The Ashton under Lyne, Stalybridge and Dukinfield (District) Waterworks Joint Committee obtained an act of Parliament, the Ashton-under-Lyne Stalybridge and Dukingfield (District) Waterworks Act 1958 (6 & 7 Eliz. 2. c. xxxix) enabling it to build the reservoir. The committee engaged G. H. Hill & Sons as engineers and the contractor was A. E. Farr & Company. J. B. Blayney was employed as landscape architect as required by section 34 of the act. Work started in 1960 and was finished in October 1966.

The dam's earth embankment is 38 metres high and 550 metres in length. It is 4.25 metres wide at the crest and is 183 metres at the widest point at its base. A concrete cutoff in a 23 metre deep trench makes a seal between the foundations and the earthworks preventing leaks. Above the concrete cutoff is the clay core. Dove Stone is possibly the last large dam to be built in Britain with a conventional puddle clay core. The volume of the dam is 34,000 cubic metres.

The dam wall does not have a traditional spillway to control water height but discharges into a tunnel under the side of the valley, via a large bell-mouth drop-shaft overflow in one corner, a feature not normally seen on Pennine dams ⁬which usually have masonry spillways.

On the dam wall near the drop shaft is an ingeniously designed emergency overflow consisting of three metal troughs that when full tip water over a wall where it runs across the road and back into the river below. The emergency overflow is activated if a flash flood of approximately two metres of water occurs.

==Recreation==
Access to the reservoir is via the A635 road to the pay and display car parks. There are toilets at Binn Green and at the main car park. The Peak District Park Ranger Service maintains an office next to the main car park and rangers patrol the reservoirs and park at weekends.
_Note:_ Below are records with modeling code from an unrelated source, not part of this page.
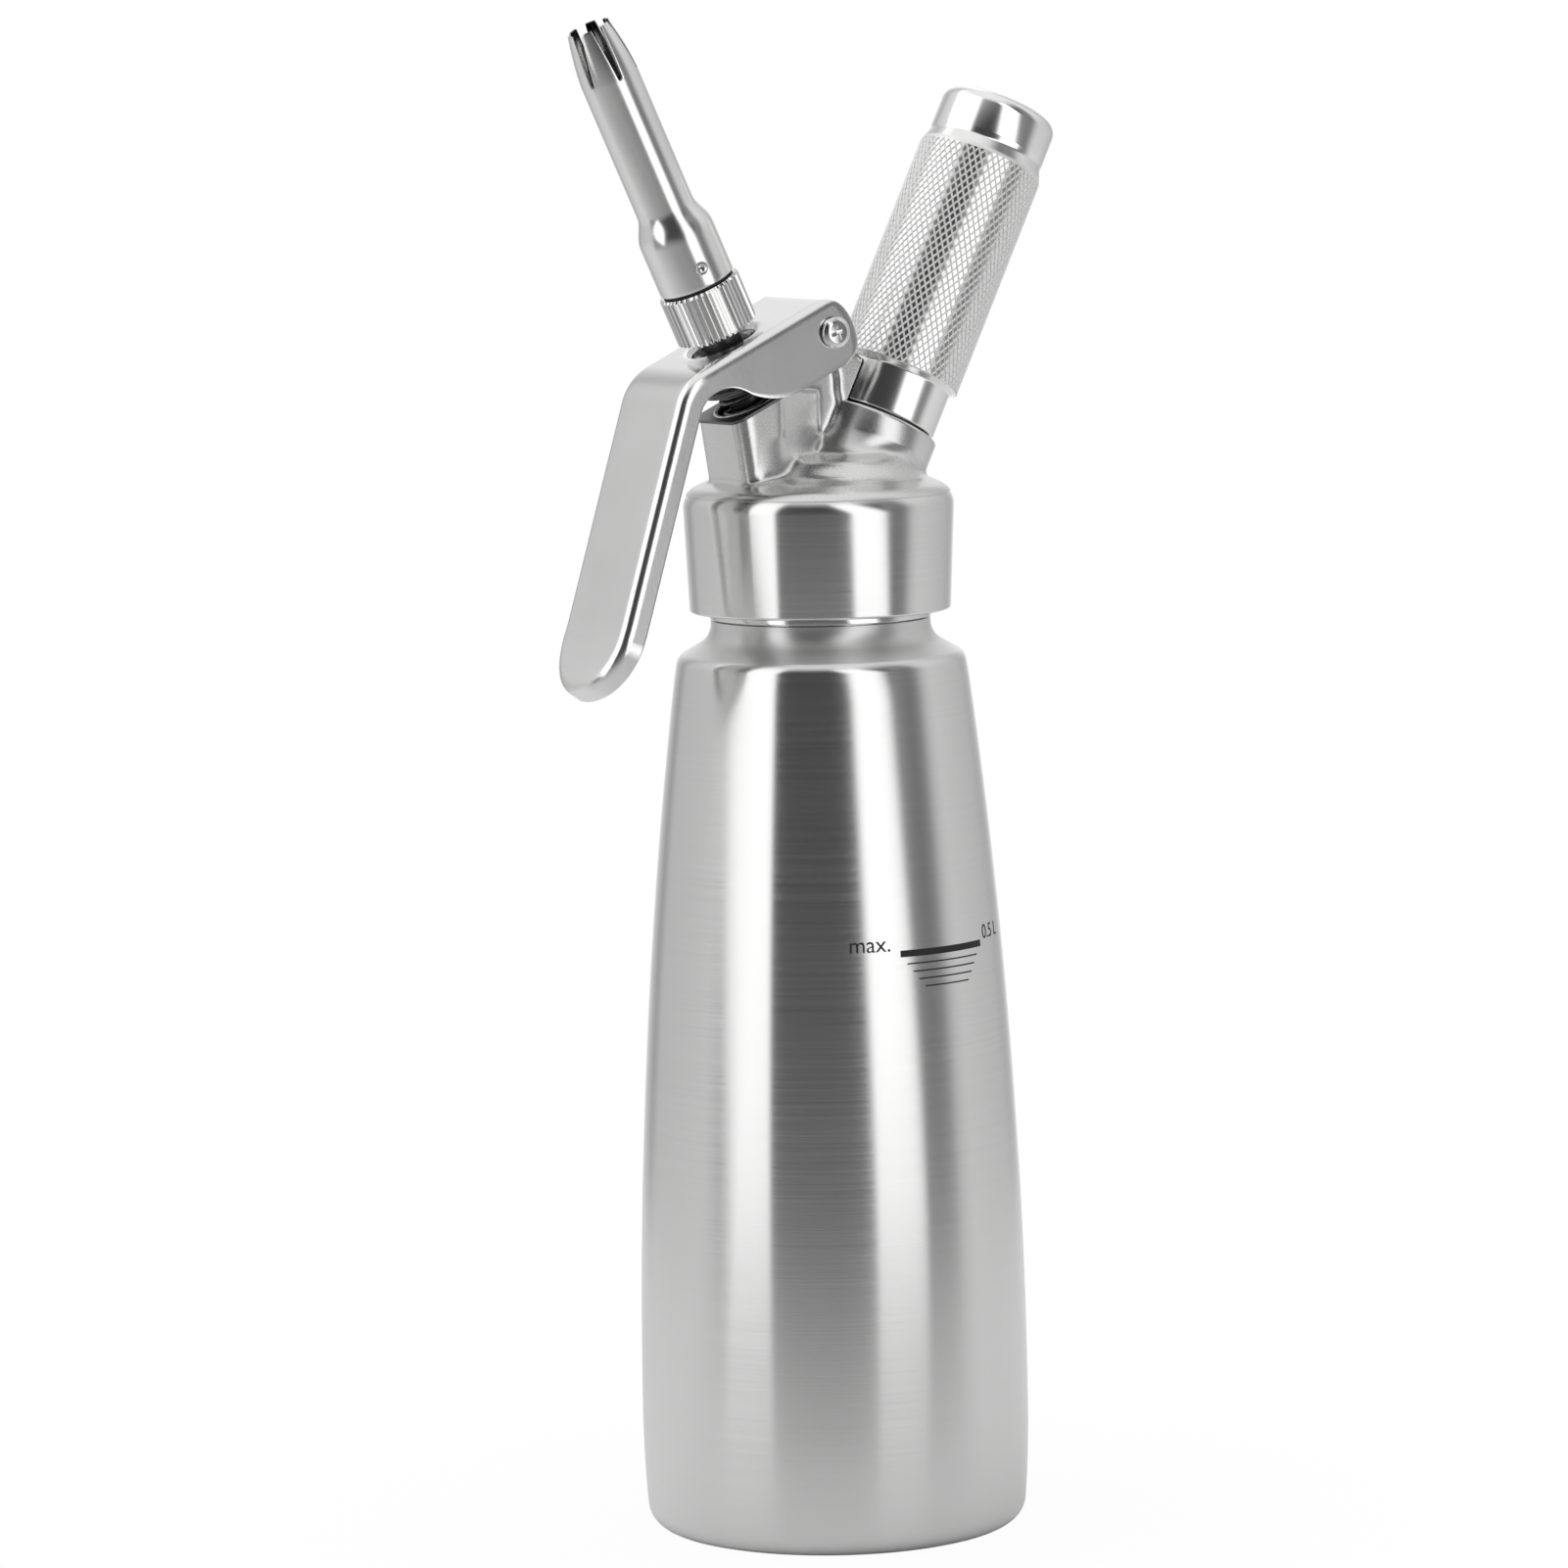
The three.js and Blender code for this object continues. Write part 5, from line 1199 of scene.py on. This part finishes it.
def addNozzle():
    d, places = nozzle, nozzlePlaces()
    rows = len(places) - 1
    mesh = bmesh.new()  # half a prong, and the wall under it
    bmesh.ops.create_grid(mesh, x_segments=d["columns"], y_segments=rows, size=1)
    for vert in mesh.verts:
        share, row = (vert.co.x + 1) / 2, round((vert.co.y + 1) / 2 * rows)
        place = places[row]
        reach = nozzleRadius(place)
        gap = slotHalf(place) / reach
        angle = gap + (pi / d["prongs"] - gap) * share
        vert.co = (reach * cos(angle), reach * sin(angle), place)
    bmesh.ops.mirror(mesh, geom=everything(mesh), axis="Y", merge_dist=-1)
    copies = d["prongs"] - 1
    bmesh.ops.spin(mesh, geom=everything(mesh), cent=(0, 0, 0), axis=(0, 0, 1),
                   angle=2 * pi * copies / d["prongs"], steps=copies, use_duplicate=True)
    tidy(mesh, 1e-3)
    turn = pi / d["prongs"] + radians(d["slotTurn"])
    bmesh.ops.rotate(mesh, verts=mesh.verts, cent=(0, 0, 0), matrix=Matrix.Rotation(turn, 3, "Z"))
    mesh = shaped(mesh, ("SOLIDIFY", {"thickness": d["wall"], "offset": -1}), softened(d["edge"]))
    for vert in mesh.verts:  # the mouth's edge is thinned inside
        reach = vert.co.xy.length
        share = (vert.co.z - d["mouthPlace"] + d["thinned"]) / d["thinned"]
        if share > 0 and reach < nozzleRadius(vert.co.z) - d["wall"] / 2:
            vert.co.xy *= 1 + (d["wall"] - d["mouthWall"]) * share / reach
    ball = bmesh.new()
    turn = Matrix.Rotation(radians(d["dimpleAngle"]), 4, "Z")
    middle = Matrix.Translation((0, -d["bell"] - d["dimpleOut"], d["dimplePlace"]))
    bmesh.ops.create_uvsphere(ball, u_segments=32, v_segments=16, radius=d["dimple"], matrix=turn @ middle)
    mesh = cut(mesh, ball)
    piece("nozzle", joined(mesh, ridge(nozzleThread)), "nozzle", "nozzle", ["nozzle_tip"], nozzleFrame,
          sharp=30)


addNozzle()
print("nozzle made")

# Charger holder: a knurled tube between two smooth collars

holder = {
    "bore": 9.35, "threadRoot": 10.7, "collar": 11.3, "bottom": 32.48, "collarLength": 10.1, "knurl": 12.65,
    "step": 1.1, "stepRound": 0.5, "edge": 0.3, "endRound": 0.4, "endOut": 0.15, "capCone": 3.2,
    "coneRound": 1.2, "cap": 11.75, "capFoot": 0.6, "capLength": 9.1, "top": 100.38, "capRound": 2.6,
    "capTuck": 0.1, "capDrop": 0.4, "capRise": 0.8, "end": 2.3, "threadTop": 46.4, "threadCone": 1,
    "around": 60, "rows": 20, "groove": 0.22, "rim": 0.18, "sides": 240,
}
holderThread = {
    "root": 10.8, "crest": 9.75, "flank": 1.05, "top": 0.5, "pitch": 2.5, "turns": 2.75, "start": 35.6,
}


def knurlSleeve(bottom, top, floor):
    # Diamonds round the holder: a turned grid with raised faces, trimmed and wrapped.
    d = holder
    around, rows = d["around"], d["rows"]
    middle, stretch = (top + bottom) / 2, (top - bottom) / rows
    mesh = bmesh.new()
    cells = around + rows
    bmesh.ops.create_grid(mesh, x_segments=cells, y_segments=cells, size=cells / 2)
    bmesh.ops.rotate(mesh, verts=mesh.verts, cent=(0, 0, 0), matrix=Matrix.Rotation(pi / 4, 3, "Z"))
    bmesh.ops.scale(mesh, verts=mesh.verts, vec=(1 / sqrt(2), 1 / sqrt(2), 1))
    for face in [face for face in mesh.faces if abs(face.calc_center_median().x) > around / 2 + 1
                 or abs(face.calc_center_median().y) > rows / 2 + 1]:
        mesh.faces.remove(face)
    made = bmesh.ops.inset_individual(mesh, faces=mesh.faces[:], thickness=d["rim"], depth=0)
    rims = set(made["faces"])
    tops = {vert for face in mesh.faces if face not in rims for vert in face.verts}
    for vert in tops:
        vert.co.z = d["groove"]
    for x, y, normal in ((around / 2, 0, (1, 0, 0)), (-around / 2, 0, (-1, 0, 0)),
                         (0, rows / 2, (0, 1, 0)), (0, -rows / 2, (0, -1, 0))):
        bmesh.ops.bisect_plane(mesh, geom=everything(mesh), dist=1e-4, plane_co=(x, y, 0),
                               plane_no=normal, clear_outer=True)
    for vert in mesh.verts:
        angle, reach = 2 * pi * vert.co.x / around, floor + vert.co.z
        vert.co = (reach * cos(angle), reach * sin(angle), middle + vert.co.y * stretch)
    return tidy(mesh, 1e-3)


def addHolder():
    d = holder
    knurlBottom, capBottom = d["bottom"] + d["collarLength"], d["top"] - d["capLength"]
    knurlTop, floor = capBottom - d["capCone"], d["knurl"] - d["groove"]
    outline = rounded([
        (d["threadRoot"], d["bottom"]), (d["collar"], d["bottom"], d["edge"]),
        (d["collar"], knurlBottom - d["step"], d["stepRound"]),
        (floor + d["endOut"], knurlBottom, d["endRound"]), (floor, knurlBottom + d["edge"]),
        (floor, knurlTop - d["edge"]), (floor + d["endOut"], knurlTop, d["edge"]),
        (d["cap"] - d["capTuck"], capBottom - d["capDrop"], d["coneRound"]),
        (d["cap"], capBottom + d["capRise"], d["capFoot"]), (d["cap"], d["top"], d["capRound"]),
        (0, d["top"]), (0, d["top"] - d["end"]), (d["bore"], d["top"] - d["end"]),
        (d["bore"], d["threadTop"]), (d["threadRoot"], d["threadTop"] - d["threadCone"]),
    ])
    tube = spun(outline, d["sides"], ring=True)
    knurl = knurlSleeve(knurlBottom, knurlTop, floor)
    piece("holder", joined(tube, knurl, ridge(holderThread)), "holder", "knurled_steel", ["charger_holder"],
          holderFrame, sharp=24)


addHolder()
print("charger holder made")

# Seals and washers: plain rings with softened edges
rings = {
    "headGasket": {
        "node": "head_gasket", "body": "gasket", "finish": "red_silicone", "place": Matrix(),
        "inner": 18.85, "outer": 21.45, "bottom": 200.3, "top": 202.3, "edge": 0.3,
    },
    "tipSeal": {
        "node": "tip_seal", "body": "tip_seal", "finish": "black_rubber", "place": nozzleFrame,
        "inner": 6.2, "outer": 7.2, "bottom": 63.12, "top": 63.7, "edge": 0.15,
    },
    "valveSeal": {
        "node": "valve_seal", "body": "valve", "finish": "grey_silicone", "place": nozzleFrame,
        "inner": 3.5, "outer": 6.4, "bottom": 9.97, "top": 11.97, "edge": 0.3,
    },
    "stemRing": {
        "node": "stem_ring", "body": "valve", "finish": "black_rubber", "place": nozzleFrame,
        "inner": 2.6, "outer": 4.2, "bottom": 19.97, "top": 21.57, "edge": 0.75,
    },
    "chargerSeal": {
        "node": "charger_seal", "body": "head", "finish": "black_rubber", "place": holderFrame,
        "inner": 2.2, "outer": 4.6, "bottom": 30.78, "top": 32.28, "edge": 0.25,
    },
    "valveNut": {
        "node": "valve_nut", "body": "valve", "finish": "polished_steel", "place": nozzleFrame,
        "inner": 2.9, "outer": 6.6, "bottom": 6.47, "top": 9.67, "edge": 0.5,
    },
}


def addRings():
    for name, d in rings.items():
        low, high = d["bottom"], d["top"]
        corners = ((d["inner"], low), (d["outer"], low), (d["outer"], high), (d["inner"], high))
        outline = rounded([(*corner, d["edge"]) for corner in corners], 4)
        piece(name, spun(outline, ring=True), d["body"], d["finish"], [d["node"]], d["place"])


addRings()
print("seals made")

# Gas inlet and the charger that it pierces
inlet = {
    "plug": 4.6, "bottom": 25.88, "top": 30.48, "topEdge": 0.2, "flange": 2.3, "flangeSeat": 29.28,
    "flangeEdge": 0.15, "slack": 0.3, "pin": 1.15, "pinBore": 0.45, "pinTip": 0.55, "pinTop": 35.98,
    "point": 2, "check": 3.6, "checkBottom": 23.48, "checkLip": 24.28, "checkTop": 25.4, "dome": 1.2,
    "edge": 0.3,
}
charger = {
    "hole": 1.5, "neck": 4.35, "seat": 32.58, "seatEdge": 0.6, "neckTop": 41.58, "neckRound": 3,
    "neckInner": 41.78, "body": 8.95, "shoulder": 49.58, "shoulderRound": 4, "shoulderInner": 49.98,
    "end": 97.78, "wall": 1.4, "round": 5,
}


def addInlet():
    d = inlet
    shank, wide = d["pin"] + d["slack"], d["flange"] + d["slack"]
    seat = d["flangeSeat"] - d["slack"]
    plug = rounded([
        (shank, d["bottom"]), (d["plug"], d["bottom"], d["edge"]), (d["plug"], d["top"], d["topEdge"]),
        (wide, d["top"]), (wide, seat), (shank, seat),
    ])
    piece("pinHolder", spun(plug, 64, ring=True), "head", "brass", ["pin_holder"], holderFrame)
    pin = rounded([
        (d["pinBore"], d["bottom"]), (d["pin"], d["bottom"]), (d["pin"], d["flangeSeat"]),
        (d["flange"], d["flangeSeat"], d["flangeEdge"]), (d["flange"], d["top"], d["flangeEdge"]),
        (d["pin"], d["top"]), (d["pin"], d["pinTop"] - d["point"], d["edge"]),
        (d["pinTip"], d["pinTop"]), (d["pinBore"], d["pinTop"]),
    ])
    piece("piercePin", spun(pin, 48, ring=True), "head", "polished_steel", ["pierce_pin"], holderFrame)
    button = rounded([
        (0, d["checkBottom"] + d["dome"]), (d["check"] / 2, d["checkBottom"], d["dome"]),
        (d["check"], d["checkLip"], d["edge"]), (d["check"], d["checkTop"], d["edge"]), (0, d["checkTop"]),
    ])
    piece("checkValve", spun(button, 64), "head", "grey_silicone", ["check_valve"], holderFrame)


def addCharger():
    d, wall = charger, charger["wall"]
    neckIn, bodyIn, floor = d["neck"] - wall, d["body"] - wall, d["end"] - wall
    shell = rounded([
        (d["hole"], d["seat"]), (d["neck"], d["seat"], d["seatEdge"]),
        (d["neck"], d["neckTop"], d["neckRound"]), (d["body"], d["shoulder"], d["shoulderRound"]),
        (d["body"], d["end"], d["round"]), (0, d["end"]), (0, floor), (bodyIn, floor, d["round"] - wall),
        (bodyIn, d["shoulderInner"]),
        (neckIn, d["neckInner"]), (neckIn, d["seat"] + wall), (d["hole"], d["seat"] + wall),
    ], steps=8)
    piece("gasCharger", spun(shell, 128), "charger", "cast_steel", ["gas_charger"], holderFrame)


addInlet()
addCharger()
print("charger made")

# Fill mark on the bottle, printed round it

mark = {
    "lift": 0.03, "wrap": 34.5, "barLeft": 14.7, "barRight": 36.4, "barBottom": 117.5, "barTop": 118.8,
    "lines": 4, "left": 16.1, "leftStep": 1.25, "right": 34.7, "rightStep": 1.15, "height": 116,
    "pitch": 1.53, "thin": 0.28, "word": "max.", "wordSize": 4.5, "wordLeft": 4.2, "wordBottom": 118.8,
    "volume": "0.5 L", "volumeSize": 4, "volumeLeft": 37.5, "volumeBottom": 118.8,
}


def onBottle(mesh):
    # Wraps a flat print, x round the bottle from its middle line and y up, onto the wall.
    for vert in mesh.verts:
        around, height = vert.co.x, vert.co.y
        reach = bottleRadius(height) + mark["lift"]
        angle = radians(studio["cameraSide"]) + around / mark["wrap"]
        vert.co = (reach * cos(angle), reach * sin(angle), height)
    return mesh


def strip(left, right, bottom, top):
    mesh = bmesh.new()
    bmesh.ops.create_grid(mesh, x_segments=24, y_segments=1, size=0.5)
    mesh.transform(Matrix.Translation(((left + right) / 2, (bottom + top) / 2, 0))
                   @ Matrix.Diagonal((right - left, top - bottom, 1, 1)))
    return mesh


def words(text, size, left, bottom):
    letters = bpy.data.curves.new("letters", "FONT")
    letters.body, letters.size = text, size
    item = bpy.data.objects.new("letters", letters)
    scene.collection.objects.link(item)
    data = bpy.data.meshes.new_from_object(item.evaluated_get(bpy.context.evaluated_depsgraph_get()))
    bpy.data.objects.remove(item)
    mesh = bmesh.new()
    mesh.from_mesh(data)
    bmesh.ops.translate(mesh, verts=mesh.verts, vec=(left, bottom, 0))
    return mesh


def addMark():
    d = mark
    lines = [strip(d["barLeft"], d["barRight"], d["barBottom"], d["barTop"])]
    for i in range(d["lines"]):
        left, right = d["left"] + i * d["leftStep"], d["right"] - i * d["rightStep"]
        height = d["height"] - i * d["pitch"]
        lines.append(strip(left, right, height, height + d["thin"]))
    lines.append(words(d["word"], d["wordSize"], d["wordLeft"], d["wordBottom"]))
    lines.append(words(d["volume"], d["volumeSize"], d["volumeLeft"], d["volumeBottom"]))
    piece("fillMark", onBottle(joined(*lines)), "bottle", "ink")


addMark()
print("fill mark made")

# Floor

# Floor tone runs from near to far: painted light, bright by the object and darker towards the camera, seen in
# the bottle's reflections
paper = {"radius": 0.45, "near": 0.9, "far": 0.35, "shadow": 0.05, "shadowReach": 0.16}


def addFloor():
    d, mesh = paper, bmesh.new()
    bmesh.ops.create_circle(mesh, cap_ends=True, segments=96, radius=d["radius"])
    data = bpy.data.meshes.new("floor")
    mesh.to_mesh(data)
    mesh.free()
    material = bpy.data.materials.new("paper")
    sheet = Sheet(material)
    x, y, z = sheet.parts(sheet.spot())
    side = radians(studio["cameraSide"])
    ahead = x * cos(side) + y * sin(side)  # metres towards the camera
    # painted light: the floor darkens towards the camera
    tone = sheet.ramp(ahead, ((0, d["near"]), (d["radius"], d["far"])))
    plain = sheet.add("BsdfDiffuse", {}, {"Color": tone})
    white = sheet.add("Emission", {}, {"Color": (1, 1, 1, 1), "Strength": 1})
    away = (x * x + y * y).math("SQRT")
    shade = sheet.ramp(away, ((0, d["shadow"]), (d["shadowReach"], 0)))
    both = sheet.add("MixShader", {}, {0: sheet.add("LightPath") * (1 - shade), 1: plain, 2: white})
    sheet.add("OutputMaterial", {}, {"Surface": both})
    data.materials.append(material)
    item = bpy.data.objects.new("floor", data)
    scene.collection.objects.link(item)


addFloor()
print("floor made")
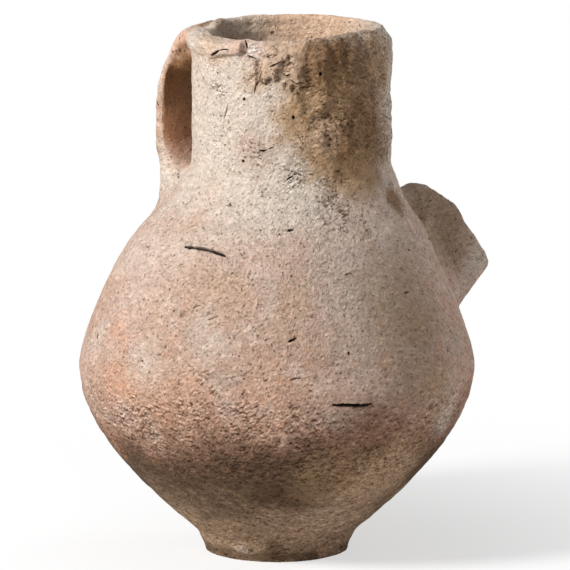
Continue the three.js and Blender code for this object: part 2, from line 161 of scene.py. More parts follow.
def noise(places, size, seed):
    """Smooth noise from -1 to 1 whose bumps are about one size across."""
    scaled = places / size
    cells = np.floor(scaled).astype(np.int64)
    part = scaled - cells
    share = part * part * (3 - 2 * part)
    total = np.zeros(len(places))
    for corner in np.ndindex(2, 2, 2):
        weight = np.prod(np.where(corner, share, 1 - share), axis=1)
        total += weight * lattice(cells + np.array(corner), seed)
    return total


def layered(places, size, seed, layers=3):
    """Noise with finer and weaker layers on it. Each use has seeds of its own, so that no two look alike."""
    total = np.zeros(len(places))
    for layer in range(layers):
        total += noise(places, size / 2**layer, seed + layer) / 2**layer
    return total


def rise(values, low, high):
    """0 up to low, 1 from high on, and smooth between them."""
    share = np.clip((values - low) / (high - low), 0, 1)
    return share * share * (3 - 2 * share)


# Meshes

def linked(name, data):
    """An object of the scene that holds some data."""
    made = bpy.data.objects.new(name, data)
    bpy.context.collection.objects.link(made)
    return made


def new_object(name, points, faces):
    mesh = bpy.data.meshes.new(name)
    mesh.from_pydata(np.asarray(points).tolist(), [], faces)
    return linked(name, mesh)


def settle(piece):
    """Takes the piece's modifiers into its mesh."""
    scene_state = bpy.context.evaluated_depsgraph_get()
    result = bpy.data.meshes.new_from_object(piece.evaluated_get(scene_state))
    piece.modifiers.clear()
    before = piece.data
    piece.data = result
    bpy.data.meshes.remove(before)


def carve(piece, tool, operation):
    change = piece.modifiers.new(operation, "BOOLEAN")
    change.operation = operation
    change.object = tool
    change.solver = "MANIFOLD"
    settle(piece)


def drop(*objects):
    for thing in objects:
        bpy.data.objects.remove(thing)


def read_points(mesh, kind="co"):
    values = np.empty(len(mesh.vertices) * 3, np.float32)
    if kind == "co":
        mesh.vertices.foreach_get("co", values)
    else:
        mesh.vertex_normals.foreach_get("vector", values)
    return values.reshape(-1, 3).astype(float)


def write_points(mesh, points):
    mesh.vertices.foreach_set("co", points.astype(np.float32).ravel())
    mesh.update()


def read_edges(mesh):
    ends = np.empty(len(mesh.edges) * 2, np.int32)
    mesh.edges.foreach_get("vertices", ends)
    return ends.reshape(-1, 2)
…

The reservoirs and surrounding moorland attract walkers and hikers. Joggers compete in a race every Friday evening in the summer months. The path around Dove Stone is well maintained, gravelled and relatively flat. Leading off its circular path are paths to Chew Reservoir, towards the car park at Binn Green and along the Greenfield Valley past the Yeoman Hey and Greenfield Reservoirs. Dovestone Sailing Club uses the reservoir. The Chew Valley is a gritstone climbing area visited by climbers and boulderers

Started in 1999, the "Life for a Life" plantation allows people to pay to have a tree planted in the name of a loved one. More than 700 trees have been planted.

In 2010, the Royal Society for the Protection of Birds established an interest in the area, and decided to manage the surrounding moorland and woodland, in association with United Utilities.

The Peak District Boundary Walk runs along the path on the dam's embankment.